Your objective: Make an exact copy of the listing below.

Given information:
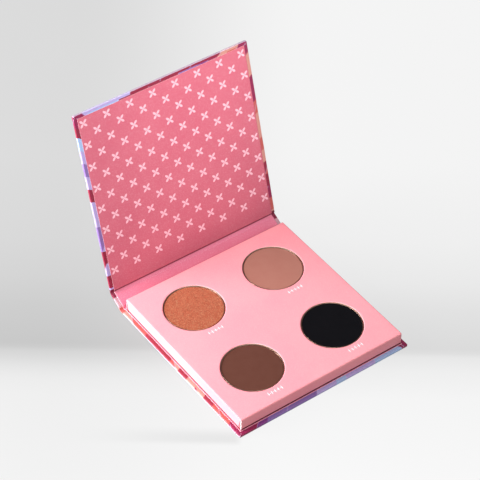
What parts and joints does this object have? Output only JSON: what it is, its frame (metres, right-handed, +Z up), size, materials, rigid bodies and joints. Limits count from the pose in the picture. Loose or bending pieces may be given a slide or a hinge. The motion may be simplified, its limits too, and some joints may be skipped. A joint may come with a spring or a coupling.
{
  "type": "eyeshadow palette",
  "caption": "Square book-style eyeshadow palette: paper-covered case folding at two creases round a card tray with pressed powder pans.",
  "frame": {"origin": "underside of the base, below the middle of the square tray", "axes": "+Z up, +X to the right, the front edge faces -Y and the spine is at +Y; the rest pose is open, with the lid leaning back past upright"},
  "size_m": [0.086, 0.1166, 0.0863],
  "materials": {
    "greyboard": "matt, fibrous",
    "cover_paper": "laminated, pearlescent, printed in lilac and crimson patches",
    "lining_paper": "satin coated, deep pink with a small pale repeat motif",
    "tray_paper": "satin coated pink",
    "adhesive": "translucent, tacky",
    "pan_metal": "champagne lacquered",
    "magnet_plate": "nickel plated",
    "powder_copper": "pressed powder, copper shimmer",
    "powder_rose": "pressed powder, matt rose beige",
    "powder_brown": "pressed powder, matt brown",
    "powder_black": "pressed powder, matt black"
  },
  "bodies": {
    "base": {"base_board": "greyboard", "base_wrap": "cover_paper", "base_liner": "lining_paper", "base_crease_wrap": "cover_paper", "base_crease_liner": "lining_paper", "tray_mounting_sheet": "adhesive", "tray_floor": "greyboard", "tray_core": "greyboard", "tray_deck": "greyboard", "tray_wrap": "tray_paper", "pan_back_left": "pan_metal", "pan_back_right": "pan_metal", "pan_front_left": "pan_metal", "pan_front_right": "pan_metal", "powder_back_left": "powder_copper", "powder_back_right": "powder_rose", "powder_front_left": "powder_brown", "powder_front_right": "powder_black", "pan_glue_dots": "adhesive", "tray_magnets": "magnet_plate"},
    "spine": {"spine_board": "greyboard", "spine_wrap": "cover_paper", "spine_liner": "lining_paper", "lid_crease_wrap": "cover_paper", "lid_crease_liner": "lining_paper"},
    "lid": {"lid_board": "greyboard", "lid_wrap": "cover_paper", "lid_liner": "lining_paper", "lid_magnets": "magnet_plate"}
  },
  "joints": [
    {"name": "spine_hinge", "type": "hinge", "parent": "base", "child": "spine", "pos_m": [0, 0.0423, 0.00012], "axis": [-1, 0, 0], "range_deg": [-63, 27], "deforming": ["base_crease_wrap", "base_crease_liner"]},
    {"name": "lid_hinge", "type": "hinge", "parent": "spine", "child": "lid", "pos_m": [0, 0.04996, 0.00402], "axis": [-1, 0, 0], "range_deg": [-43, 47], "deforming": ["lid_crease_wrap", "lid_crease_liner"]}
  ]
}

Exercise answer:
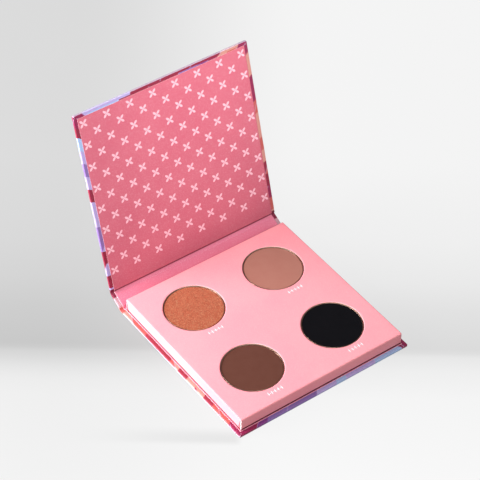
What parts and joints does this object have? Output only JSON: what it is, its frame (metres, right-handed, +Z up), size, materials, rigid bodies and joints. Limits count from the pose in the picture. Loose or bending pieces may be given a slide or a hinge. The motion may be simplified, its limits too, and some joints may be skipped. A joint may come with a spring or a coupling.
{
  "type": "eyeshadow palette",
  "caption": "Square book-style eyeshadow palette: paper-covered case folding at two creases round a card tray with pressed powder pans.",
  "frame": {"origin": "underside of the base, below the middle of the square tray", "axes": "+Z up, +X to the right, the front edge faces -Y and the spine is at +Y; the rest pose is open, with the lid leaning back past upright"},
  "size_m": [0.086, 0.1166, 0.0863],
  "materials": {
    "greyboard": "matt, fibrous",
    "cover_paper": "laminated, pearlescent, printed in lilac and crimson patches",
    "lining_paper": "satin coated, deep pink with a small pale repeat motif",
    "tray_paper": "satin coated pink",
    "adhesive": "translucent, tacky",
    "pan_metal": "champagne lacquered",
    "magnet_plate": "nickel plated",
    "powder_copper": "pressed powder, copper shimmer",
    "powder_rose": "pressed powder, matt rose beige",
    "powder_brown": "pressed powder, matt brown",
    "powder_black": "pressed powder, matt black"
  },
  "bodies": {
    "base": {"base_board": "greyboard", "base_wrap": "cover_paper", "base_liner": "lining_paper", "base_crease_wrap": "cover_paper", "base_crease_liner": "lining_paper", "tray_mounting_sheet": "adhesive", "tray_floor": "greyboard", "tray_core": "greyboard", "tray_deck": "greyboard", "tray_wrap": "tray_paper", "pan_back_left": "pan_metal", "pan_back_right": "pan_metal", "pan_front_left": "pan_metal", "pan_front_right": "pan_metal", "powder_back_left": "powder_copper", "powder_back_right": "powder_rose", "powder_front_left": "powder_brown", "powder_front_right": "powder_black", "pan_glue_dots": "adhesive", "tray_magnets": "magnet_plate"},
    "spine": {"spine_board": "greyboard", "spine_wrap": "cover_paper", "spine_liner": "lining_paper", "lid_crease_wrap": "cover_paper", "lid_crease_liner": "lining_paper"},
    "lid": {"lid_board": "greyboard", "lid_wrap": "cover_paper", "lid_liner": "lining_paper", "lid_magnets": "magnet_plate"}
  },
  "joints": [
    {"name": "spine_hinge", "type": "hinge", "parent": "base", "child": "spine", "pos_m": [0, 0.0423, 0.00012], "axis": [-1, 0, 0], "range_deg": [-63, 27], "deforming": ["base_crease_wrap", "base_crease_liner"]},
    {"name": "lid_hinge", "type": "hinge", "parent": "spine", "child": "lid", "pos_m": [0, 0.04996, 0.00402], "axis": [-1, 0, 0], "range_deg": [-43, 47], "deforming": ["lid_crease_wrap", "lid_crease_liner"]}
  ]
}